Leader of newly merged organization talks about its main goal: improve health outcomes in the Rochester-Finger Lakes region
By Mike Costanza
On Feb. 9, two nonprofits that have guided health care in the Finger Lakes region for decades announced their decision to combine. The Finger Lakes Performing Provider System and Common Ground Health-Rochester RHIO will become one on April 1.
FLPPS is a network of clinical and community-based providers that work together to transform and improve healthcare delivery and the health of the population. Common Ground Health-Rochester RHIO (Regional Health Information Organization) combines expertise in health research and planning with an electronic health information exchange that allows medical providers around the region to securely share patient information. Until a name is picked for the new organization, it will be referred to as the “combined entity.”
The two nonprofits’ boards jointly named FLPPS CEO Carol Tegas to head the combined entity.
Tegas, who has spent more than 35 years in healthcare and nonprofit strategic planning and governance, spoke to In Good Health about the new nonprofit, its challenges and the benefits it could provide to the 14 counties it serves in the Finger Lakes region. She is scheduled to start her new job on April 1, when the combined entity is expected to begin operating.
Q. What will the combined entity’s mission be, in general terms?
A. Essentially, what we aim to do overall is improve health outcomes in the region. The concept is to pursue and be successful at regional health improvement and regional health equity improvement because you can’t have one without the other. We want to address the systems, the policies, the current practices, all the barriers that prevent people from achieving their best health. Those include physical health, behavioral health and social factors, and looking at them from a whole-person perspective and trying to address those barriers, focusing on the more historically underserved populations.
Q. What drove the desire to combine the two nonprofits in order to meet these goals?
A. We have worked together across the three organizations for many years and it has long been recognized that our missions very much are aligned. In fact, over the years, as we worked together, I think that we’ve all recognized all along that there is a really strong synergy across the organizations. FLPPS being able to take advantage of the technical expertise and the data exchange expertise that Rochester RHIO has. Rochester RHIO has been able to take advantage of FLPPS’s footprint and we have very deep relationships with partner providers all across the region. Common Ground Health also has had the ability to take advantage of the FLPP’s what I call “implementation engine.” So, the boards came together and the stars aligned, frankly.

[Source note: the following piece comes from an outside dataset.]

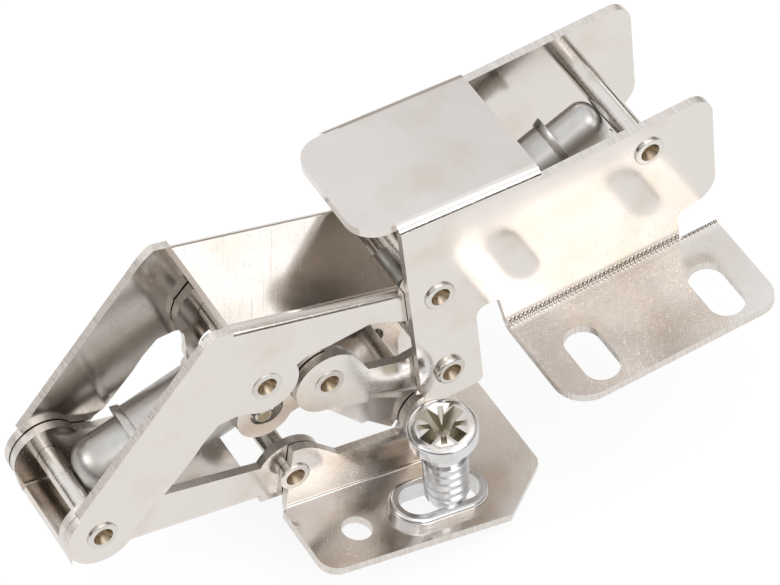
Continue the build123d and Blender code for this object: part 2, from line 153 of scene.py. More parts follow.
class FinishSettings(bpy.types.PropertyGroup):
    """Colours and polish of the plated metal."""

    nickel: bpy.props.FloatVectorProperty(
        name="Nickel", description="Colour of the plated sheet", subtype="COLOR",
        size=3, min=0.0, max=1.0, default=(0.735, 0.692, 0.652))
    axle: bpy.props.FloatVectorProperty(
        name="Axle nickel", description="Colour of the riveted axles", subtype="COLOR",
        size=3, min=0.0, max=1.0, default=(0.68, 0.65, 0.61))
    satin: bpy.props.FloatVectorProperty(
        name="Satin nickel", description="Colour of the drawn spring cases", subtype="COLOR",
        size=3, min=0.0, max=1.0, default=(0.52, 0.505, 0.485))
    # Painted shade: a darker brown for the faces deep in the rivet hollows, where shade falls
    hollow: bpy.props.FloatVectorProperty(
        name="Rivet hollow", description="Colour deep in the hollow rivet heads",
        subtype="COLOR", size=3, min=0.0, max=1.0, default=(0.42, 0.34, 0.25))
    wire: bpy.props.FloatVectorProperty(
        name="Spring wire", description="Colour of the oiled wire", subtype="COLOR",
        size=3, min=0.0, max=1.0, default=(0.42, 0.42, 0.43))
    zinc: bpy.props.FloatVectorProperty(
        name="Bright zinc", description="Colour of the screws and their collars", subtype="COLOR",
        size=3, min=0.0, max=1.0, default=(0.70, 0.70, 0.71))
    # Painted shade: a darker, browner zinc inside the cross recess, where shade falls
    recess: bpy.props.FloatVectorProperty(
        name="Recess", description="Colour inside the screws' cross recess", subtype="COLOR",
        size=3, min=0.0, max=1.0, default=(0.52, 0.49, 0.42))
    polish: bpy.props.FloatProperty(
        name="Roughness", description="Roughness of the plated sheet where it is cleanest",
        min=0.02, max=0.6, default=0.11)


class ScrewSettings(bpy.types.PropertyGroup):
    """Sizes of the adjusting screws."""

    head: bpy.props.FloatProperty(
        name="Head", description="Diameter of the head", unit="LENGTH", default=9.0 * MM)
    head_side: bpy.props.FloatProperty(
        name="Head side", description="Height of the head's straight side", unit="LENGTH",
        default=2.0 * MM)
    taper: bpy.props.FloatProperty(
        name="Taper", description="Height of the cone under the head", unit="LENGTH",
        default=1.3 * MM)
    neck: bpy.props.FloatProperty(
        name="Neck", description="Diameter of the plain neck", unit="LENGTH", default=5.3 * MM)
    neck_length: bpy.props.FloatProperty(
        name="Neck length", description="Length of the plain neck", unit="LENGTH",
        default=2.2 * MM)
    thread: bpy.props.FloatProperty(
        name="Thread", description="Diameter over the thread", unit="LENGTH", default=5.9 * MM)
    pitch: bpy.props.FloatProperty(
        name="Pitch", description="Rise of the thread in one turn", unit="LENGTH",
        default=1.5 * MM)
    depth: bpy.props.FloatProperty(
        name="Thread depth", description="Depth of the thread", unit="LENGTH",
        default=0.55 * MM)
    top: bpy.props.FloatProperty(
        name="Top", description="Height of the head above the wing", unit="LENGTH",
        default=14.5 * MM)
    thread_length: bpy.props.FloatProperty(
        name="Thread length", description="Length of the thread under the neck",
        unit="LENGTH", default=7.4 * MM)
    tip: bpy.props.FloatProperty(
        name="Tip", description="Length of the plain tip", unit="LENGTH", default=1.4 * MM)
    recess: bpy.props.FloatProperty(
        name="Recess", description="Width over the cross recess", unit="LENGTH",
        default=6.6 * MM)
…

Q. What are some of the challenges the combined entity will face in the coming years?
A. The health disparities that have been plaguing our 14 counties have been going on for many years. They have been exacerbated after COVID-19 and heightened political and social pressures and so it’s very important and essential that we come together and join forces on identifying what those priority outcomes are that we need to improve. Another thing that has long been a challenge is the low reimbursement rates for providers, which also then leads to workforce challenges in the healthcare space. But the newest challenge for our region is the federal Medicaid changes that are going to happen very shortly around recertifying for Medicaid every six months and the new work requirements.
Q. Medicaid pays for free or low-cost health care for qualified low-income, middle class and elderly people. How might the combined entity save them from being dropped from that public health insurance program?
A. We have already started to bring together partners from across the region, who may or may not be working together, identifying in each county what the public health departments, the departments of human services are doing to educate the community and put in place mitigating tools and education so that people can avoid being dropped off. That will be informed by data and that will also require on-the-ground community engagement, data analytics, all of the things that we bring as strengths to the combined entity. We look at what the best practices are and try to replicate those and help the providers do that. Right now, for example, Monroe County is just doing an incredible amount of work that the rural community might need.
Q. Common Ground Health-Rochester RHIO and FLPPS combined have 111 employees. Is that going to remain the case once the combined entity opens its doors?
A. We’re not making any sudden moves and any moves that we would make moving forward would be a result of the changes in our programming and/or the changes in our funding, which all nonprofits have to consider.